I have written previously about my great-great-grandfather Seth Dunham’s discovery of the quicksilver (mercury) lode that became the Redington Quicksilver Mine in then-Lake County. Recently I was sent an article from the Ukiah Republican Press of 8 October 1897 that indicates Seth was also responsible for discovery of the claim that became the Great Western Quicksilver Mine in Lake County and was involved in gold prospecting in Mendocino County. The relevant text from that article follows.
Seth Dunham Proves Mendocino to be Very Rich in Gold-Bearing Rock.
The Mendocino Outlook
J. M. Dill was down from Laytonville Tuesday and stated to a reporter from the Press that the people in that section of the country are greatly interested in the mining developments made there.
Some very promising leads have been discovered by Seth Dunham, an old miner and well-known resident of the Laytonville section. Mr. Dunham, accompanied by the son of Mr. Dill, has been prospecting extensively in northern Mendocino, and has located thirteen claims. The lowest returns received from specimens sent to the Selby Smelting company are $25 a ton, and the ledge is a well-defined one and has been traced for miles.
Mr. Dunham was the discoverer of the Knoxville and Great Western mines, and is thoroughly well posted in mineral bearing rock. He says that beyond a doubt the Laytonville section is one of the richest in the country.

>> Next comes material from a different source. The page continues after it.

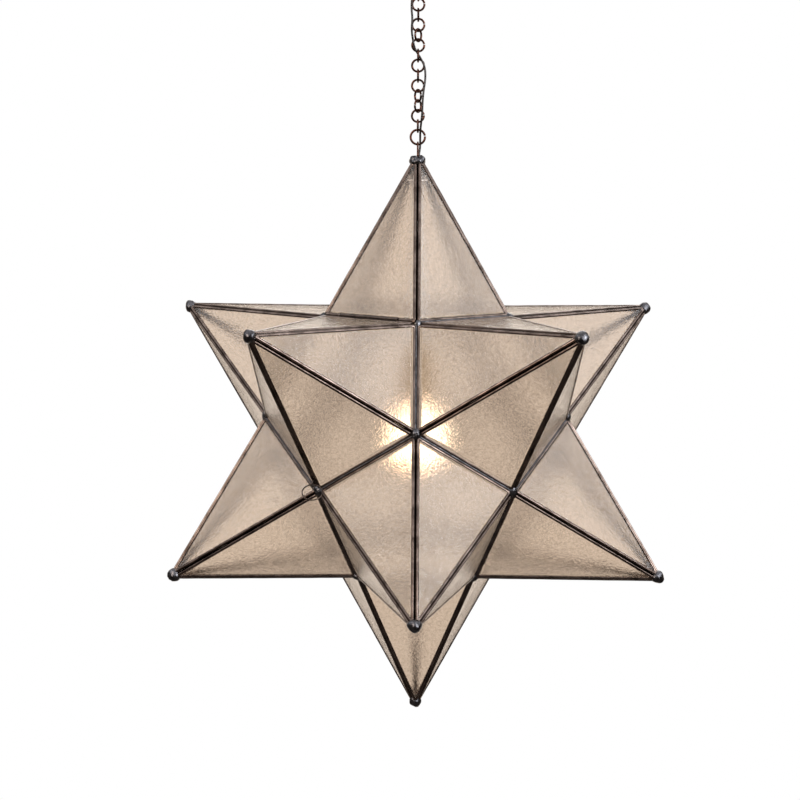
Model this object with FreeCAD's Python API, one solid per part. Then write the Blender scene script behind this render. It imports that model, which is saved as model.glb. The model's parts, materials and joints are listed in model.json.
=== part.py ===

The new discoveries are about 12 miles northeast of Laytonville and are on the line of the Red Mountain prospect. At the latter place Messrs. John Graham of Eureka and John Beaumont and Douglas Mackellar of Laytonville have located some handsome prospects. They will begin sinking a shaft next week.
When they first struck the leas they are to develop the ore assayed $5 a ton but the deeper they go the richer the returns appear. The latest assay shows $15 to the ton, and one of the gentlemen will go down to San Francisco during the coming week for the purpose of arranging for the purchase of a 10-stamp mill.